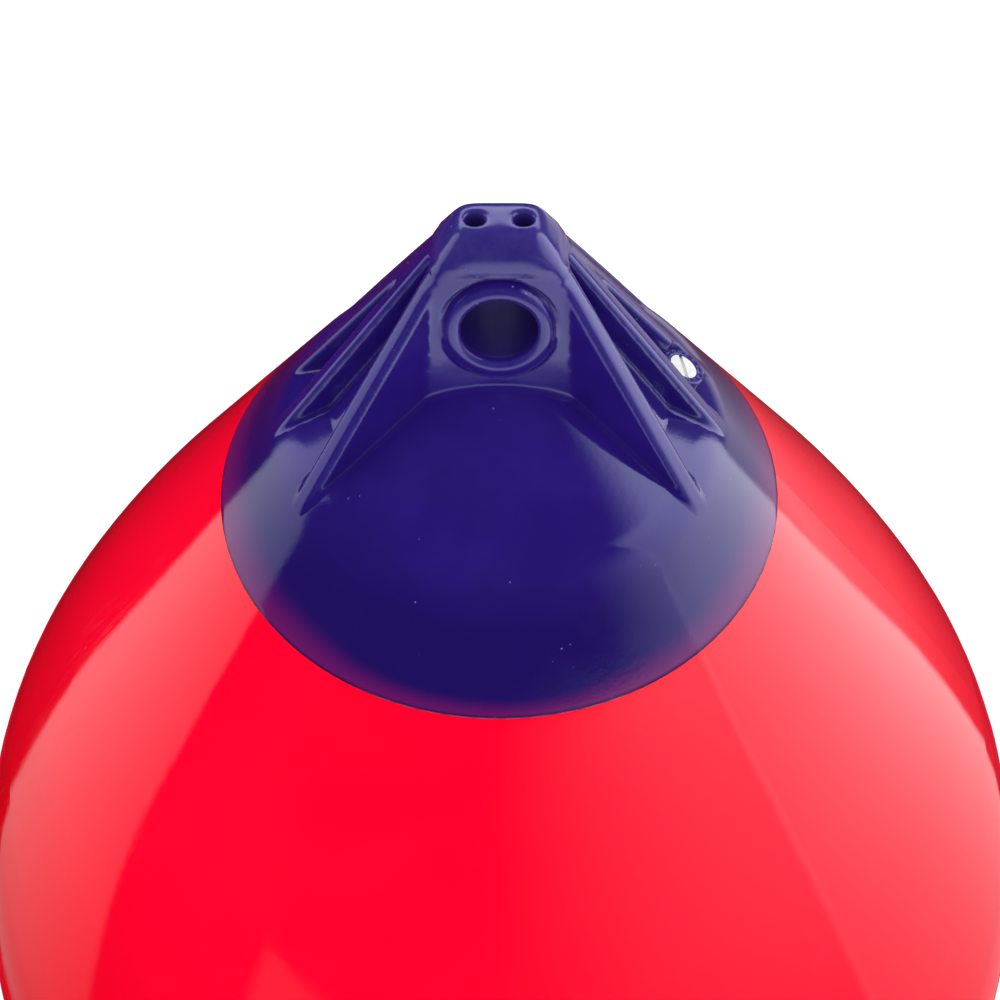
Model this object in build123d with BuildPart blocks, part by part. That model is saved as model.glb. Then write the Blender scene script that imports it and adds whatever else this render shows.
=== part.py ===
from build123d import *
from math import cos, radians, sin, tan
import os

# Inflatable mooring buoy, in millimetres.
# Z is the buoy's own axis, up. The origin is on that axis at the still waterline of the unloaded
# buoy, and -Y is the front: the side that the photograph shows.

# Body
OVERALL_LENGTH = 685.5        # ball's lowest point to the pad on top of the rope hold
BALL_RADIUS = 260.5
DRAFT = 73.0                  # how deep the empty buoy floats
BODY_WALL = 3.2
SHOULDER_START = 31.4         # degrees above the horizon where the ball runs into the shoulder
SHOULDER_RADIUS = 1000.0
CONE_PITCH = 37.0             # degrees: how far the cone's wall leans in from the vertical

# Rope hold's skin
SKIRT_RADIUS = 101.6          # the skirt's rim, measured to the buoy's axis
RIM_THICKNESS = 0.7
SKIN_THICKNESS = 2.6
SKIRT_TAPER = 22.0            # length along the cone over which the skirt thickens
CROWN_EDGE_RADIUS = 80.0      # where the skirt starts to turn into the flatter crown
CROWN_EDGE_ROUND = 36.0
CROWN_SLOPE = 27.5            # degrees that the crown falls outward
CROWN_RADIUS = 60.0           # of the crown's domed middle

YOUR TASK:
Extract the lines above, from the first one through the one containing "# buoy, and", and return only those, unchanged.

EXERCISE RESPONSE:
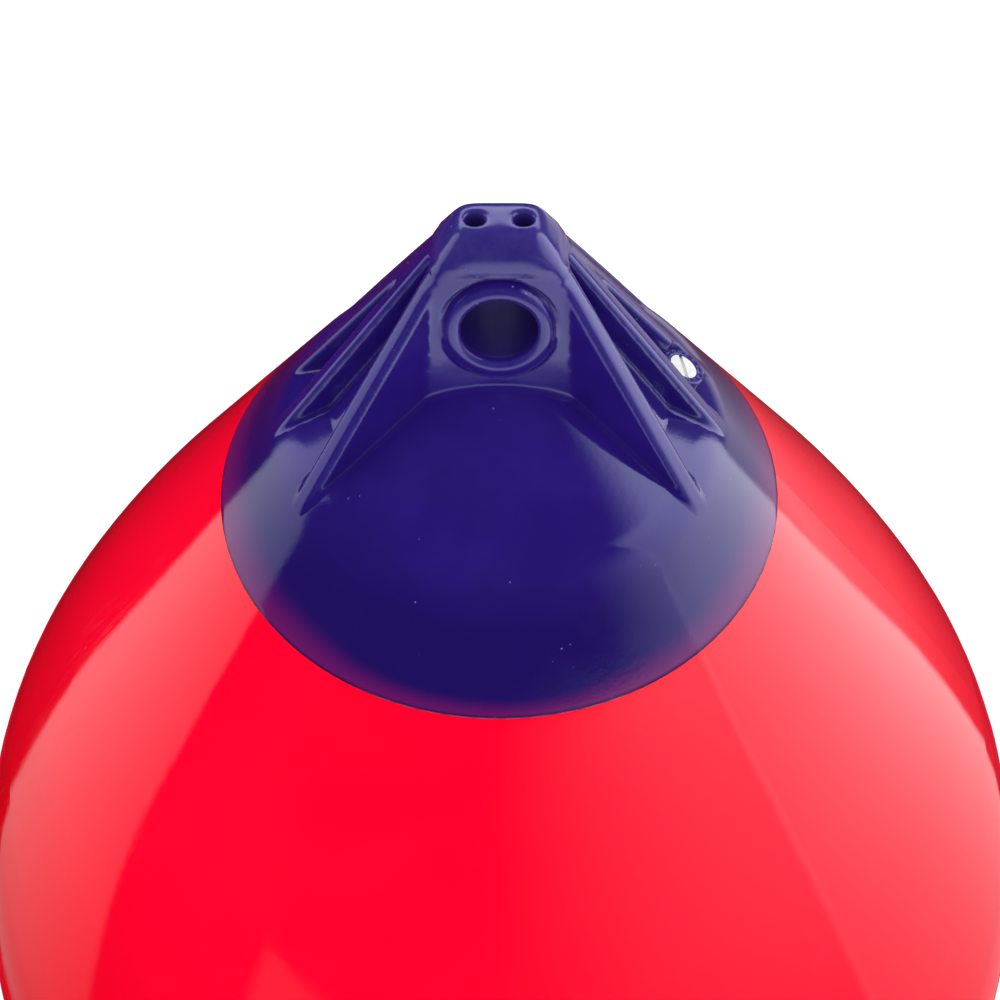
Model this object in build123d with BuildPart blocks, part by part. That model is saved as model.glb. Then write the Blender scene script that imports it and adds whatever else this render shows.
=== part.py ===
from build123d import *
from math import cos, radians, sin, tan
import os

# Inflatable mooring buoy, in millimetres.
# Z is the buoy's own axis, up. The origin is on that axis at the still waterline of the unloaded
# buoy, and -Y is the front: the side that the photograph shows.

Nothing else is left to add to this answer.